One way of dealing with a situation is to have your first-person narrator say something like this: "We didn't know it at the time, but we later learned..." 

You can get away with that once or twice in a book, especially when it comes to naming a foreign piece of machinery or something about another culture. But that trick wears out quick, so you have to use it sparingly. Unfortunately, a handful of readers took my Blackrock Steel evolution as a lack of world-building or a naive physics faux pas. Most were willing to take the story with a grain of salt; to accept it as fantasy and temporarily suspend disbelief, but a few were not, and this showed up in a few reviews. What could I have done differently? Well, I could have used the above trick. Except that I had already used it, and I really didn't want to start giving away secrets that I had planned to reveal later.  I decided to let the world reveal itself in the way I had planned. 

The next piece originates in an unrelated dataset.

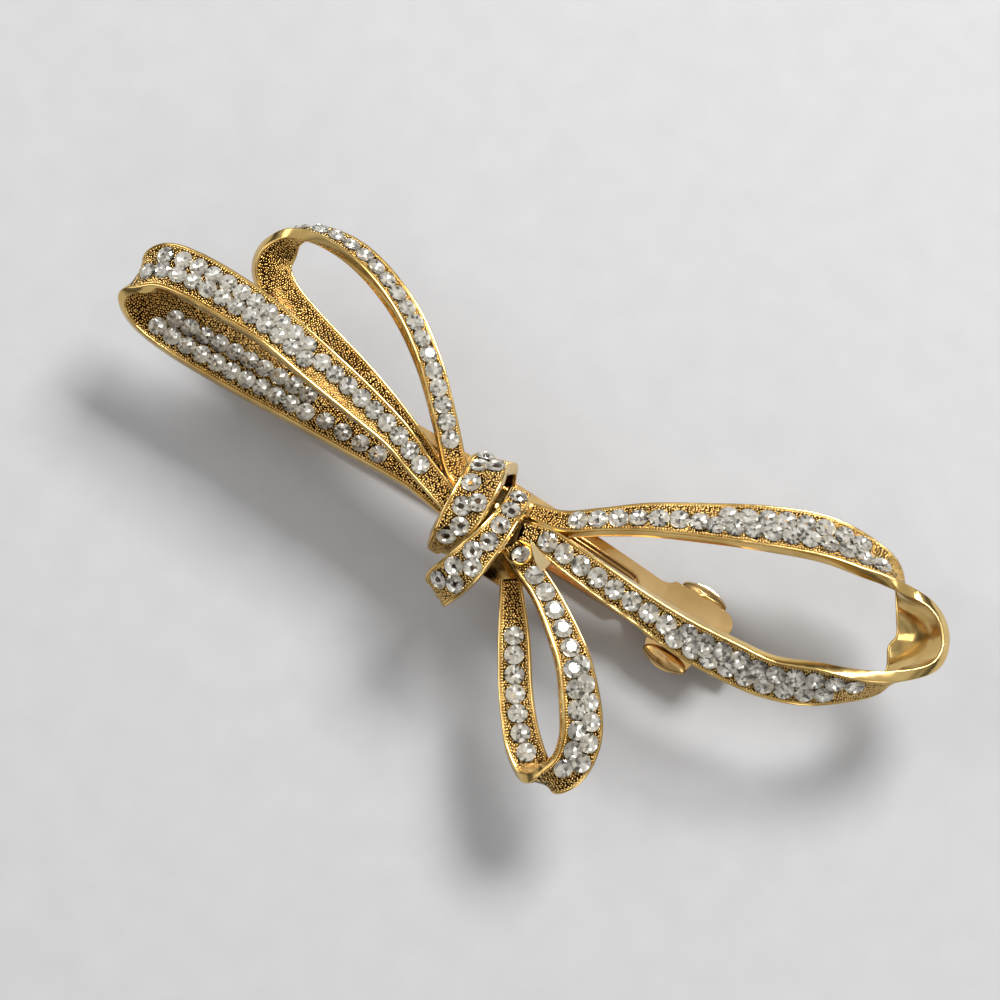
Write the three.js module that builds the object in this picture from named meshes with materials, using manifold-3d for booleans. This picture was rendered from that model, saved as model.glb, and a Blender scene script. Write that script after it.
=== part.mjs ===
// A gold bow set with clear stones, soldered on a sprung hair barrette.
// Millimetres, +Z up, +X along the clip from its hinge to its clasp.
import * as THREE from 'three';
import { mergeVertices } from 'three/addons/utils/BufferGeometryUtils.js';
import Module from 'manifold-3d';

const wasm = await Module();
wasm.setup();

// ---- driving dimensions of the clip, from its underside at Z = 0 ----
const plate = {
  width: 5.0, sheet: 0.7, crownHeight: 8.5, crownBack: 1.5, hingeHeight: 4.3,
  hingeEnd: -31, claspEnd: 28, padLength: 8, padOverhang: 0.8, cornerRadius: 1.6,
};
const groove = { fromHinge: 7, fromPad: 2.5, width: 2.8, depth: 0.2, ribWidth: 0.9 };
const ear = { sheet: 0.4, wall: 1.1 };
const pin = { radius: 0.5, headLip: 0.35, headThickness: 0.3, fromEnd: 2, height: 1.7 };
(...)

That's another risk you take with first person. How much can you reveal? How much should you reveal? If you make the wrong choice, you'll hear about it. You might hear about it even if you made the right choice. Ultimately, I don't know if I made the right decision or not. I can tell you, sitting here right now, that I have more secrets that won't be revealed until Book Three. Should I change that? I don't think so... but then again I'm just the writer. I'll have to wait to find out what my readers think. This is one more thing to consider when getting ready to write your next first person.